Con l’ultimo sospiro di don Bepi Grosselli se ne va un altro tassello della storia, della fede e della religiosità autenticamente popolare di questa terra. Se ne va il buon senso e la preghiera praticata, oltre che recitata. Se ne va la generosità e la passione. Se ne va un Uomo del suo tempo, ancor prima che un Uomo di Dio.
Don Bepi – con il quale ho avuto il grande piacere di collaborare per un periodo nella ricerca e nella scrittura di testimonianze attorno alla Resistenza dei cattolici in Trentino – non era un “prete- operaio”, bensì il prete degli operai, perché portava la Parola e ascoltava le parole, dando un senso di convinta partecipazione e di originale calore umano al Messaggio evangelico.

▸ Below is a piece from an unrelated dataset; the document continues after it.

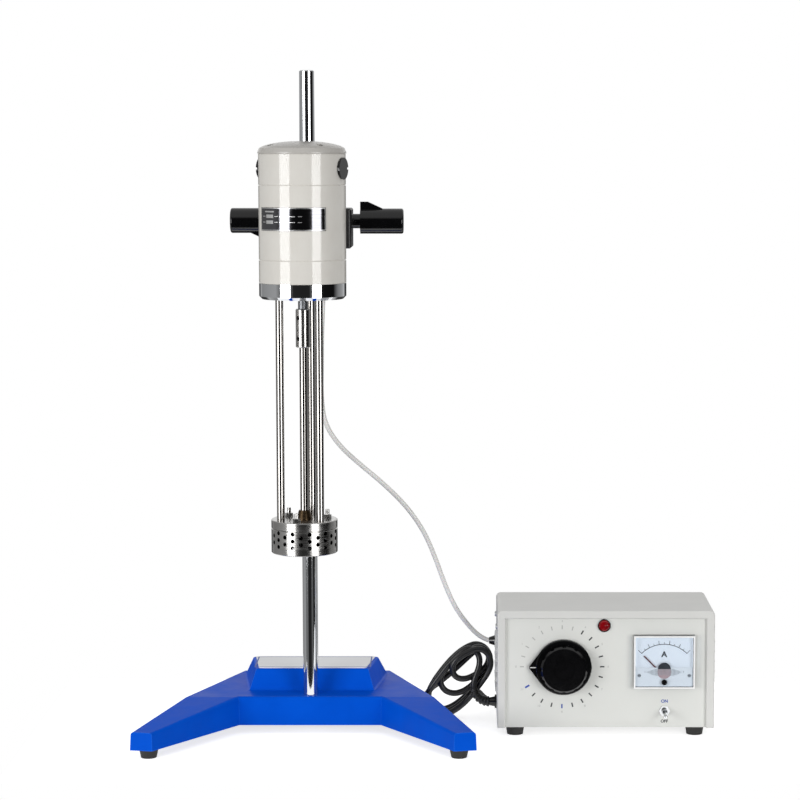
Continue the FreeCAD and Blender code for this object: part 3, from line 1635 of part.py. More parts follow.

Don Bepi se ne è andato in vigilia di Natale. Si è allontanato dal nostro sguardo, in silenzio come si conviene agli addii veri, per rinascere a quella “nuova vita”, carica di speranza, che è sempre stata una costante del suo esempio e del suo insegnamento.
Appartenendo ad una schiatta di uomini di grande fede e di profondo realismo, aveva anch’egli costruito la propria storia nel solco del magistero dell’arcivescovo Gottardi, vivendo la propria missione dentro la società, anziché nell’astrazione mistica o nell’impegno per la custodia dell’ortodossia più rigida e conservatrice. “Ecce sacerdos!”
Sono stati preti come don Bepi che hanno dato una impronta importante ed originale alla Chiesa tridentina, segnando preziose stagioni di dialogo e di confronto con l’Altro, anche affrontando avversari ideologici o pregiudizi consolidati, ma sempre cercando la verità e mai imponendola. La Chiesa di don Bepi era aperta e non ottusa; una Chiesa tradizionalmente collaterale al confronto politico e sociale, anziché una Chiesa rinchiusa nella custodia del dogma ed immobile rispetto al mutamento sociale; una Chiesa quindi più ghibellina che guelfa, fedele alla traccia di una storia secolare.
Don Bepi è adesso dentro il caldo cuore del suo Dio: un Dio di misericordia, di tolleranza e di serenità; aperto all’abbraccio con la gente; un Dio di perdono e di modernità; un Dio sorridente e universale; un Dio di tutti e non di pochi. Ed è quel Dio che adesso culla l’eterno riposo di don Bepi, per il quale già splende la certezza della Luce eterna.